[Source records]
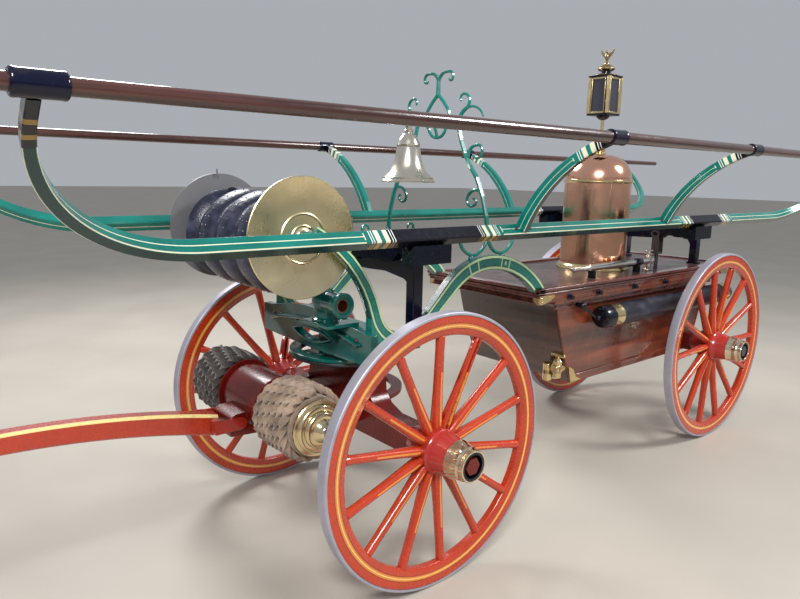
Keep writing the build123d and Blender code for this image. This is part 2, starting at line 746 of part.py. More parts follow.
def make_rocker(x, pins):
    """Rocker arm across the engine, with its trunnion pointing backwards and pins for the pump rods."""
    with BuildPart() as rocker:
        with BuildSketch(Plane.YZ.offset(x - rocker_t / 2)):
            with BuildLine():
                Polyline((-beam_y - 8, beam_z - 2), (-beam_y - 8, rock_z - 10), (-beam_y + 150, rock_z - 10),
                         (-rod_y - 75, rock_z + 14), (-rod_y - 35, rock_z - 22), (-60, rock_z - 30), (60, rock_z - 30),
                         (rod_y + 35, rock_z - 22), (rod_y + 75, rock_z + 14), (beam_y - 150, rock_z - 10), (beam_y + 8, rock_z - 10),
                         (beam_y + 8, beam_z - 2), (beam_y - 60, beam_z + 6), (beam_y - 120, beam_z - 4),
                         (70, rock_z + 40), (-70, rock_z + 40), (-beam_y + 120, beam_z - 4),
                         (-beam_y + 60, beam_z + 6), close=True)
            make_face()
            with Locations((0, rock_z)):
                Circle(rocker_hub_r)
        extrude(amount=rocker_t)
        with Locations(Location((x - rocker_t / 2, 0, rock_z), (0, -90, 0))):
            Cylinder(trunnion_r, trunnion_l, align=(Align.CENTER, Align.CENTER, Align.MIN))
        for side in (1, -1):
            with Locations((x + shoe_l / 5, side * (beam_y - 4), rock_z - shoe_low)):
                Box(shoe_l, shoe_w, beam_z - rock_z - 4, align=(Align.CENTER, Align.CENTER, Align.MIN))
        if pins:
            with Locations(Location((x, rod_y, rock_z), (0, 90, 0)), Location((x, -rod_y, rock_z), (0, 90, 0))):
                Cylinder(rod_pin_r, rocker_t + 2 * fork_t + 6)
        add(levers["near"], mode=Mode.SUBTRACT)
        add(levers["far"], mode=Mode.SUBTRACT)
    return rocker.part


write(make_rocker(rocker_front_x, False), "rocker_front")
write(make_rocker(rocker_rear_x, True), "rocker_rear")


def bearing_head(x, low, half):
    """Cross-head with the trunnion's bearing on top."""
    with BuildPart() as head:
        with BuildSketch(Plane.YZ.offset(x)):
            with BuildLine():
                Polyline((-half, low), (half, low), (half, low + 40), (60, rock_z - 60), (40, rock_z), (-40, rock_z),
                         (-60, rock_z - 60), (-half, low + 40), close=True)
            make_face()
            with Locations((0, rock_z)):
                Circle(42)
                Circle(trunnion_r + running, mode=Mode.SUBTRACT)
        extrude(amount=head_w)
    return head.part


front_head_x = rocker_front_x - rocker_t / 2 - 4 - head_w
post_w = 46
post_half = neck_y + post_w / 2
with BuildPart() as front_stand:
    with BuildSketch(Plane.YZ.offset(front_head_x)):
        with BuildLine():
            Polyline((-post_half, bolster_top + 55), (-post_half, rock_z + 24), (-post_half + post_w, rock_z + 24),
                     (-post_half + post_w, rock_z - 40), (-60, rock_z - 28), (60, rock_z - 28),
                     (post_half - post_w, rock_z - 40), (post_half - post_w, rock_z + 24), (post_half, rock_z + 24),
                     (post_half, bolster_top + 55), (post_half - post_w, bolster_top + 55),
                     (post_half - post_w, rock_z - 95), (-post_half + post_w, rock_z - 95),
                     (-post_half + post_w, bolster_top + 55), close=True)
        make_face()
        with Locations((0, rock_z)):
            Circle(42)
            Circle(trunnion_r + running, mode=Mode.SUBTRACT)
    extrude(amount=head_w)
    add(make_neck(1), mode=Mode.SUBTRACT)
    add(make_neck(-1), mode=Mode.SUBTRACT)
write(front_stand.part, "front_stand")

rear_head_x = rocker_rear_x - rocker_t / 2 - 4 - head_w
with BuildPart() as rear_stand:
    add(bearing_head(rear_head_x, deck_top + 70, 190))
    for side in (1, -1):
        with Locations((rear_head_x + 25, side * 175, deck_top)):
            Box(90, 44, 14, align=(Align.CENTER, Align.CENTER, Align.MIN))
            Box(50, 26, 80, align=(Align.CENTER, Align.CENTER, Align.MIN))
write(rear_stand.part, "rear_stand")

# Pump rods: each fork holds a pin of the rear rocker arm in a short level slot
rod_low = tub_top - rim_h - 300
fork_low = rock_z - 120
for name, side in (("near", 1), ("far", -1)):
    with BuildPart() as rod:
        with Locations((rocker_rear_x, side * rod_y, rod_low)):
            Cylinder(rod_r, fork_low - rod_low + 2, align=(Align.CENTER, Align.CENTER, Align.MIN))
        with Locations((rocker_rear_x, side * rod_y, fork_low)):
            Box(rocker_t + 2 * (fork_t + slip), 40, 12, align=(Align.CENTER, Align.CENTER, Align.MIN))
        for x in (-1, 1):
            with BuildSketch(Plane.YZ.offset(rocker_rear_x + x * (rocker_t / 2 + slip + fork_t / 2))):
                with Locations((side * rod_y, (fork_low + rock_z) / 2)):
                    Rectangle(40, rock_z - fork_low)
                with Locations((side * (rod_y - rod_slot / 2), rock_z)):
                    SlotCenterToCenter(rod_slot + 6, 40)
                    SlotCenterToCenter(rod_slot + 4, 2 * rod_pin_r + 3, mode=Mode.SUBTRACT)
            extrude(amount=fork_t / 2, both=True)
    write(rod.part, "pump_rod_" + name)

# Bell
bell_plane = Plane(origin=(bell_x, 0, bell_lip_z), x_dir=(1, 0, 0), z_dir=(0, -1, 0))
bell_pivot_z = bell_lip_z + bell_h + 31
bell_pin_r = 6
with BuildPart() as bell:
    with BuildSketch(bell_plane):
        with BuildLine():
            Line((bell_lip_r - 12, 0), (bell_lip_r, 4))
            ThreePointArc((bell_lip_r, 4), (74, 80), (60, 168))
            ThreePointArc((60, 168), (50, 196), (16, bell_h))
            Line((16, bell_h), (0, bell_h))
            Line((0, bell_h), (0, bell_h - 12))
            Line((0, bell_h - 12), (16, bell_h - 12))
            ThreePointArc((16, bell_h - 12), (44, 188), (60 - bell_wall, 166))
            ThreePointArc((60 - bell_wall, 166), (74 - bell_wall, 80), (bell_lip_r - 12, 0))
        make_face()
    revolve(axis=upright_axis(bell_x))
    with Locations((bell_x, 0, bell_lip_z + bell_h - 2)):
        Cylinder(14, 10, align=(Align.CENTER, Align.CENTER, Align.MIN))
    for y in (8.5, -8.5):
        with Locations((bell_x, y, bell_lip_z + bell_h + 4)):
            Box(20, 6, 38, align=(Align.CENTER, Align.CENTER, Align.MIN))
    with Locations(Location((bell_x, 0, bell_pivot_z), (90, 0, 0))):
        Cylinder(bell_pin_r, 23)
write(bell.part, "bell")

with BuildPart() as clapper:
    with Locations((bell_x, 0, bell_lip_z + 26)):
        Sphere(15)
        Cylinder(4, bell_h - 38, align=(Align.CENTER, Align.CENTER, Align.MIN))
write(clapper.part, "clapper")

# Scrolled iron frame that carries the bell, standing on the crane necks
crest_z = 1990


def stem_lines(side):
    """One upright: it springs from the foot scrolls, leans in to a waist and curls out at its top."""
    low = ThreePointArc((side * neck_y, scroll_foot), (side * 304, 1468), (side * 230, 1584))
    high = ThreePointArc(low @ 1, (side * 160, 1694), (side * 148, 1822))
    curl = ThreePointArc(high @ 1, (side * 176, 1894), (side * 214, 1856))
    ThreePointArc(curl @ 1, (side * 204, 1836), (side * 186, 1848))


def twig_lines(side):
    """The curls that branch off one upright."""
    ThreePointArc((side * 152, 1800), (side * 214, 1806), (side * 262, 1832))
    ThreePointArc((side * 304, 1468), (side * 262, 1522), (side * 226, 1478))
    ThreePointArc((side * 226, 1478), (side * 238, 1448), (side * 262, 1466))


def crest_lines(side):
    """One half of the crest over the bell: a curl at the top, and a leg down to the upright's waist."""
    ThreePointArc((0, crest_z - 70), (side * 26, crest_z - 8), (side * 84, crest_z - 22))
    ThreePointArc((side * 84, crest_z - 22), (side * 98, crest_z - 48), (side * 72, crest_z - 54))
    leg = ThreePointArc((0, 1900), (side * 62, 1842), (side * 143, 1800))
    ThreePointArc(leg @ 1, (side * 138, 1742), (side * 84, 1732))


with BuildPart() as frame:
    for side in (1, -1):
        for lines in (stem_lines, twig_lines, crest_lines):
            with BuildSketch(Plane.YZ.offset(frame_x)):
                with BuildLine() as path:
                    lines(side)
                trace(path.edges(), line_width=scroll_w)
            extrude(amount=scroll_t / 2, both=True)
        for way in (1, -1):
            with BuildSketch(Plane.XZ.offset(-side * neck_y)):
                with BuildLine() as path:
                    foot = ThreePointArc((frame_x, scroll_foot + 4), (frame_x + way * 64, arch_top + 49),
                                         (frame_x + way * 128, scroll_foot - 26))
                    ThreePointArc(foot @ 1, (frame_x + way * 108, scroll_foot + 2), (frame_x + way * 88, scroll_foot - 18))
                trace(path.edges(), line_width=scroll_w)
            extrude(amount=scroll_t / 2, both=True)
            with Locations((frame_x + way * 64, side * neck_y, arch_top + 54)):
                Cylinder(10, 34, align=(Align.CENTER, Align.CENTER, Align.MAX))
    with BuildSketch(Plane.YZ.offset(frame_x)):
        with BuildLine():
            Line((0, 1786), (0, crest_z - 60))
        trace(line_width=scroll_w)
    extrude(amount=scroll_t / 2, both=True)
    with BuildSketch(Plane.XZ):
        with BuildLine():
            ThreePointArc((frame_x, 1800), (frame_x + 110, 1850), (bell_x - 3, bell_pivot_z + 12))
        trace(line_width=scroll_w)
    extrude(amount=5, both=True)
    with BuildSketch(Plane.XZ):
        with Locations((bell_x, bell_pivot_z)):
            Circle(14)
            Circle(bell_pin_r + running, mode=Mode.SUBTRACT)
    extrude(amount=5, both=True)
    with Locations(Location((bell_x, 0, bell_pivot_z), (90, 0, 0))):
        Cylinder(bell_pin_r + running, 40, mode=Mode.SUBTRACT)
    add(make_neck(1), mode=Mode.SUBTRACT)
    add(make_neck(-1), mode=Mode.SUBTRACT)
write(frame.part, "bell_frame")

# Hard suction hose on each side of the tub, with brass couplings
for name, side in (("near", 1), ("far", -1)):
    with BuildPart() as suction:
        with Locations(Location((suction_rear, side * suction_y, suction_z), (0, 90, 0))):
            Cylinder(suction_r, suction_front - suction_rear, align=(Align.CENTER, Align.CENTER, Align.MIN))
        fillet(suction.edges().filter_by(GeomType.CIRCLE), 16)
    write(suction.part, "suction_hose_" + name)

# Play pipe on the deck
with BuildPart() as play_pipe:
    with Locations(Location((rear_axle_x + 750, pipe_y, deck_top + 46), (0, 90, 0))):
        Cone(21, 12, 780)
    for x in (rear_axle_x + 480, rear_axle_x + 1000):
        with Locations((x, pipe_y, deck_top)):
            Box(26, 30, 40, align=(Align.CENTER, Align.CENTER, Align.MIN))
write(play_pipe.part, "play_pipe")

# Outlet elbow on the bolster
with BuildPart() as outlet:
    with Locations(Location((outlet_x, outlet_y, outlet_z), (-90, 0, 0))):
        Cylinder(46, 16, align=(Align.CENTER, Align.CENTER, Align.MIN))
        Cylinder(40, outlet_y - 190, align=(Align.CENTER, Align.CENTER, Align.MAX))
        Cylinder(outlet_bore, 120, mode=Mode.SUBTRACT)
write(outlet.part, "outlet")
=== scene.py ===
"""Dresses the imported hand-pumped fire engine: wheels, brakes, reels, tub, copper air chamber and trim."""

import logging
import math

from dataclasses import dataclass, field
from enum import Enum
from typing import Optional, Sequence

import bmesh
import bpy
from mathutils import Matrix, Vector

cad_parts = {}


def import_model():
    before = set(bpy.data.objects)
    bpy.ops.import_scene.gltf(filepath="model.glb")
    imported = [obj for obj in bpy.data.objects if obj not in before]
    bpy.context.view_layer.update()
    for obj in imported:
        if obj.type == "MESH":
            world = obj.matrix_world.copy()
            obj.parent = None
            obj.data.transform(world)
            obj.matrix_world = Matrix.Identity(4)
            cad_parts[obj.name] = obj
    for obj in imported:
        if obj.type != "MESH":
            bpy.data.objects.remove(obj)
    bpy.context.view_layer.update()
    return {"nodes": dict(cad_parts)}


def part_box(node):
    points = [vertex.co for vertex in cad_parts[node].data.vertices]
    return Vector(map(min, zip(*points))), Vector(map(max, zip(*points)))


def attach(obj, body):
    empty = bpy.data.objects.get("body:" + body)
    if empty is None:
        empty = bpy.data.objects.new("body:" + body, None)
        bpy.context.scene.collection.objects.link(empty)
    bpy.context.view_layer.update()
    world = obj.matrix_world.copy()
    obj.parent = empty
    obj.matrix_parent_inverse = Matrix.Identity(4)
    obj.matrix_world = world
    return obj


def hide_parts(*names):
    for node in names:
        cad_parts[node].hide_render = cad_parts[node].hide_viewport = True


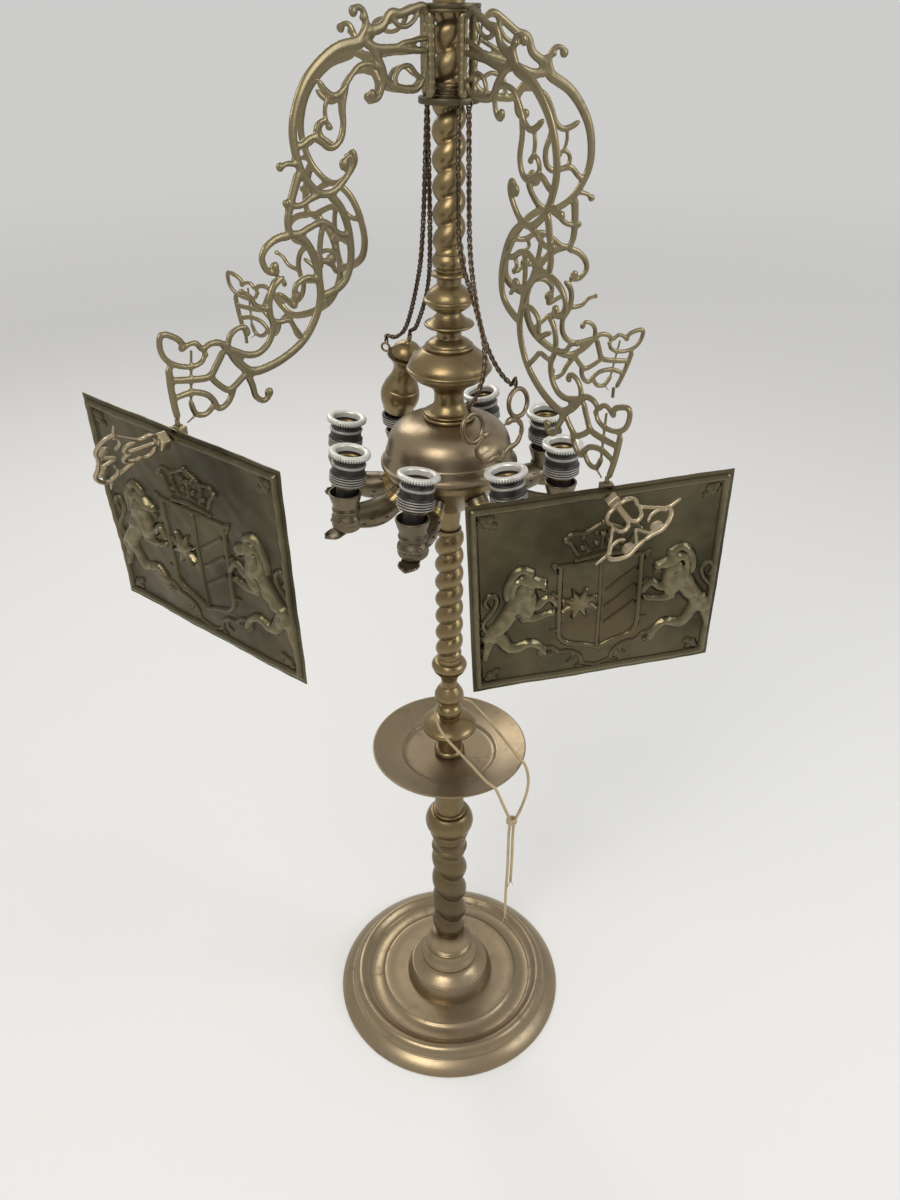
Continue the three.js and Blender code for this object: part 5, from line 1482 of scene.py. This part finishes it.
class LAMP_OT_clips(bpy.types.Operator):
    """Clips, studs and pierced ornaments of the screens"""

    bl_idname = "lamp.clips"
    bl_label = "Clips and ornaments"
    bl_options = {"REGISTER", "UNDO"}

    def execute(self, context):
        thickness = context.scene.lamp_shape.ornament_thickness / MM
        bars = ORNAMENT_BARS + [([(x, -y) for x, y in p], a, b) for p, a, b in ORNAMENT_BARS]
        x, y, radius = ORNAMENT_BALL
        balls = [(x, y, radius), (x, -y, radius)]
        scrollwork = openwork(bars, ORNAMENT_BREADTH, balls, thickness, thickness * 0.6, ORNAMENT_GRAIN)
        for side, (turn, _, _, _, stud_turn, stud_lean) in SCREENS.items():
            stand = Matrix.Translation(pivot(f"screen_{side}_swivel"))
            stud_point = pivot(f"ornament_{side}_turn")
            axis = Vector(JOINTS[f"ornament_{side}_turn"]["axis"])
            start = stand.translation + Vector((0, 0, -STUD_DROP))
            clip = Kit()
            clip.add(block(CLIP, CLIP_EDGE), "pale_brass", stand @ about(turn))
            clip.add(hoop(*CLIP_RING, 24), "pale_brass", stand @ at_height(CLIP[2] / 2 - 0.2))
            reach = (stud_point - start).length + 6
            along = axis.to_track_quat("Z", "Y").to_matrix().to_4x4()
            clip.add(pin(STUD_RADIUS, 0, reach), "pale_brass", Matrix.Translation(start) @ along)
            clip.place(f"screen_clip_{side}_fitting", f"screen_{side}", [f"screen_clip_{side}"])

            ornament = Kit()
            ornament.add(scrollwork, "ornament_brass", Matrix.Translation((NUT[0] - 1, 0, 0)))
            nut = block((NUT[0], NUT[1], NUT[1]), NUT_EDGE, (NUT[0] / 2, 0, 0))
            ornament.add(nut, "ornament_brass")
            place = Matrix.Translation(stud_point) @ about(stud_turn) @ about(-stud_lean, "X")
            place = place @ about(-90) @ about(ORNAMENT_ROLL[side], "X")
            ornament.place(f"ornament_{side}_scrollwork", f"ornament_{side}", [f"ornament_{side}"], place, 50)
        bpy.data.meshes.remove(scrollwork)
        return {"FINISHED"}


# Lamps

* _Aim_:
Look through the data above. Find each line with the string "Blender" and copy it.

* _Solved exercise_:
Keep writing the build123d and Blender code for this image. This is part 2, starting at line 746 of part.py. More parts follow.
Continue the three.js and Blender code for this object: part 5, from line 1482 of scene.py. This part finishes it.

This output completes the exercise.